I don't have any feathers yet, and all great prayer sticks need a feather. I will be working on that aspect of these Prayer Stick Earrings tomorrow.
Yesterday, I took Sadie outside to pee, and as we turned the corner, we ran into a fledgling Robin baby...he was on the ground and Sadie's chase instincts kicked in. She went after the bird, and the baby took flight all the while Mama bird was swooping both me and Sadie in the mayhem that happened in a split second.
I couldn't find the baby. Gone... I watched Mama bird twitter back and forth on the roof line of our apartment, crying softly for her baby that took off.
I stayed outside for 30 minutes, trying to find that baby...and while looking, I could hear Mama tweeting softly, wondering where her baby went to. I felt terrible about the whole episode, and when I feel terrible about something, I try and find the deeper meaning, the higher perspective.
One of my favorite books on animal symbology is Ted Andrew's Animal Speak: The Spiritual & Magical Powers of Creatures Great & Small.
I immediately went back inside and looked up the meaning for the Robin. It is a territorial bird, often fighting with song for domination of a certain area. I love that...fighting with song, rarely hurting another kinsman. They have learned to settle their differences gallantly. There is a lot to learn there.
And their red breast is connected to Kundalini energy...another subject that I have been pre-occupied about lately as it relates to women going through menopausal change.
The heat of the Kundalini, I believe, has something to do in a subtle way with a menopausal woman's hot flashes, indicating that great change and new growth is emerging from her lower chakra centers. All the energy required to make a nest for her young ones, to birth and to feed and to protect them--moves up the spine and into the creative wisdom centers of her being.
Many women fight and suppress this...it is uncomfortable for some. For others that understand the importance of radical self-care, the movement of that energy isn't as uncomfortable.
You are not sick if you are menopausal. You are transitioning into a way of being in the world where flying at a higher altitude allows for more perspective.
And the Robin's song...I am identifying with that aspect of this bird's energy in a profound way. I am also trying to sing my own song as it relates to why I do what I do with metal.
Making jewelry saved me from going crazy while I was in the middle of my own menopausal storm. At the time, I didn't know what was going on with my mind and my body. If you have gone through this transition, you know what I am writing about.
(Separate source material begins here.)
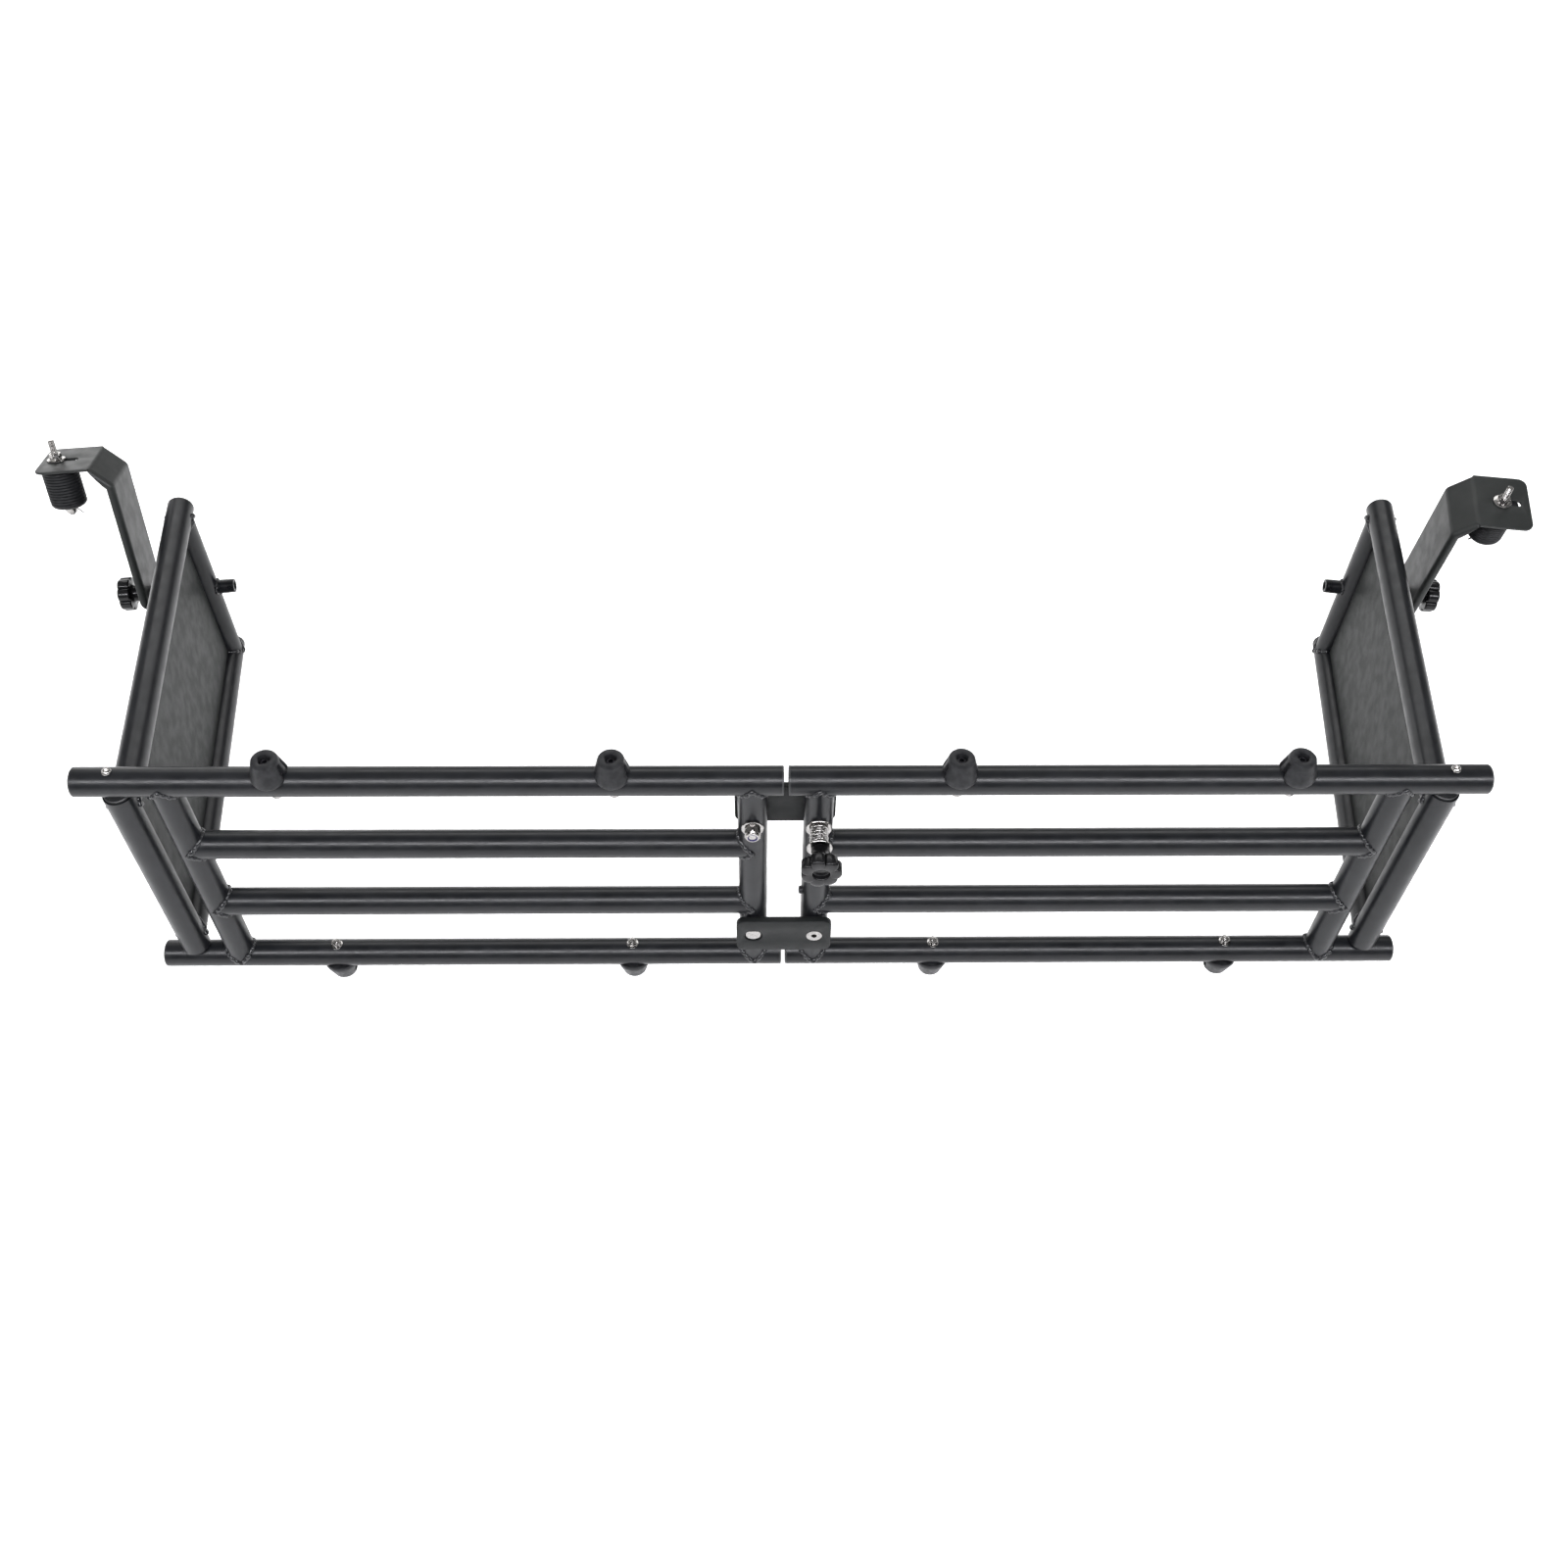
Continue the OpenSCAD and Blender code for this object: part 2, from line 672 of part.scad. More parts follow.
module right_bracket() color("#3a3c3e") on_bracket(RIGHT) bracket();
module right_clamp_knob() color("#181818") on_bracket(RIGHT) clamp_knob();
module right_clamp_screw() color("silver") on_bracket(RIGHT) clamp_screw();
module right_rail_plug() color("#181818") on_plug(RIGHT) rail_plug();
module right_plug_stud() color("silver") on_plug(RIGHT) plug_stud();
module right_plug_nut() color("silver") on_plug(RIGHT) plug_nut();
module right_wing_nut() color("silver") on_plug(RIGHT) wing_nut();

left_top_rail();
left_bottom_rail();
left_rungs();
left_gate_posts();
left_rail_caps();
left_top_bumpers();
left_feet();
left_bumper_bolts();
left_bumper_nuts();
upper_joint_plate();
joint_bolt();
joint_lock_nut();
guide_pin();
right_top_rail();
right_bottom_rail();
right_rungs();
right_gate_posts();
right_rail_caps();
right_top_bumpers();
right_feet();
right_bumper_bolts();
right_bumper_nuts();
lower_joint_plate();
plate_screw();
post_washer();
thrust_washer();
release_spring();
release_screw();
release_knob();
left_front_post();
left_rear_post();
left_panel_top_tube();
left_panel_bottom_tube();
left_infill();
left_pivot_stub();
left_panel_plugs();
left_pivot_screws();
right_front_post();
right_rear_post();
right_panel_top_tube();
right_panel_bottom_tube();
right_infill();
right_pivot_stub();
right_panel_plugs();
right_pivot_screws();
left_bracket();
left_clamp_knob();
left_clamp_screw();
left_rail_plug();
left_plug_stud();
left_plug_nut();
left_wing_nut();
right_bracket();
right_clamp_knob();
right_clamp_screw();
right_rail_plug();
right_plug_stud();
right_plug_nut();
right_wing_nut();
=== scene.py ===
import json
import math

import bpy
import bmesh
from mathutils import Matrix, Vector, noise


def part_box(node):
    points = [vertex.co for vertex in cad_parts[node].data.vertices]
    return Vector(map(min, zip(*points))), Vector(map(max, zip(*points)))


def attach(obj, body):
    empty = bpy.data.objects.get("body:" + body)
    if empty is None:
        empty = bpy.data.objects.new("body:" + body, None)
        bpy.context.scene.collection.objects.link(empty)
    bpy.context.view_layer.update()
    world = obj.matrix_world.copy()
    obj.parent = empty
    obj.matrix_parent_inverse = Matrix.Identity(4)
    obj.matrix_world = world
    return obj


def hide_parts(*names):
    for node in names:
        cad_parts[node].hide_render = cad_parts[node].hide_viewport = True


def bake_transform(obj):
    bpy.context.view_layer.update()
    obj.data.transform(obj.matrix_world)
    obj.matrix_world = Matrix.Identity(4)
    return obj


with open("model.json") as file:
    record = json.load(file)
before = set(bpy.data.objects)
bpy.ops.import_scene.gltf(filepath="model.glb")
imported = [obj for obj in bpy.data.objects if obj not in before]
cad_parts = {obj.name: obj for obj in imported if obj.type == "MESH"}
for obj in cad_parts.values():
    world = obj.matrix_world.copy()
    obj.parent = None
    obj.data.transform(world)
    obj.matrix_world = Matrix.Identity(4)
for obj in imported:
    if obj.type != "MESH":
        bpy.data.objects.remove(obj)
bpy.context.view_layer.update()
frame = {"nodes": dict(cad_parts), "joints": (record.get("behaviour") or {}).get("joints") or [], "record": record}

MM = 0.001
TAU = 2 * math.pi
LEFT, RIGHT = -1, 1
SIDE_NAME = {LEFT: "left", RIGHT: "right"}
X, Y, Z = Vector((1, 0, 0)), Vector((0, 1, 0)), Vector((0, 0, 1))
JOINTS = {j["name"]: j for j in frame["joints"]}
MOUNTS = {m["name"]: m for m in frame["record"]["mounts"]}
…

So many sleepless nights...coupled with crushing fatigue and anxiety; it was a trying time for me and Shayne. I was young when I transitioned, only 42. And we were moving about so much that I didn't have a doctor that knew me or my body. All they wanted to do was prescribe me Xanax.
I had to get quiet and fully occupy my hands and heart as I journeyed inward, trying to figure out what was happening to me.
Making jewelry, for me, was all about healing, protection and honoring my intense need to be creative.
I didn't create any little people during this lifetime, but I had that creative impulse, and I yearned to channel the primal urge to create from a deep, inner place into something tangible and hopefully, meaningful, to someone besides myself.
So back to my Prayer Sticks.
The idea for the Prayer Stick earrings I started making last week just came to me while I was preparing a large order for a new account. I spent a few hours making variations of them, all the while calling them Prayer Sticks in my mind and knowing that it was important to listen to what my hands were trying to communicate to me.
I have enough experience in my creative process to understand that meanings don't come in a linear way. Sometimes the answer comes before the question.
When I came inside yesterday and randomly opened up Animal Speak, my eyes fell onto the definition of a Prayer Stick that I opened up this post with.
Now I know why this tangible idea of the Prayer Stick in metal adornment is important for me to explore. I love that they can be little antennae for the wearer, attracting the feminine life force that is so wise, so receptive.
It's time to sing my song, establish my territory and prepare for the new growth that is trying to push up through the Spring/Summer soil of now.
And tomorrow, I am going to fabricate my version of the Robin's feather so that I can add one to these new Prayer Stick earrings.
I'm making these Prayer Sticks for those that are transitioning in their own way into their wise-woman self.
Hope you are having a great week...and that you can find the deeper meanings of your everyday experiences for a greater understanding of you.
It's so important...you are what the world needs right now, and my hope is that you can continue to find the courage to sing your song.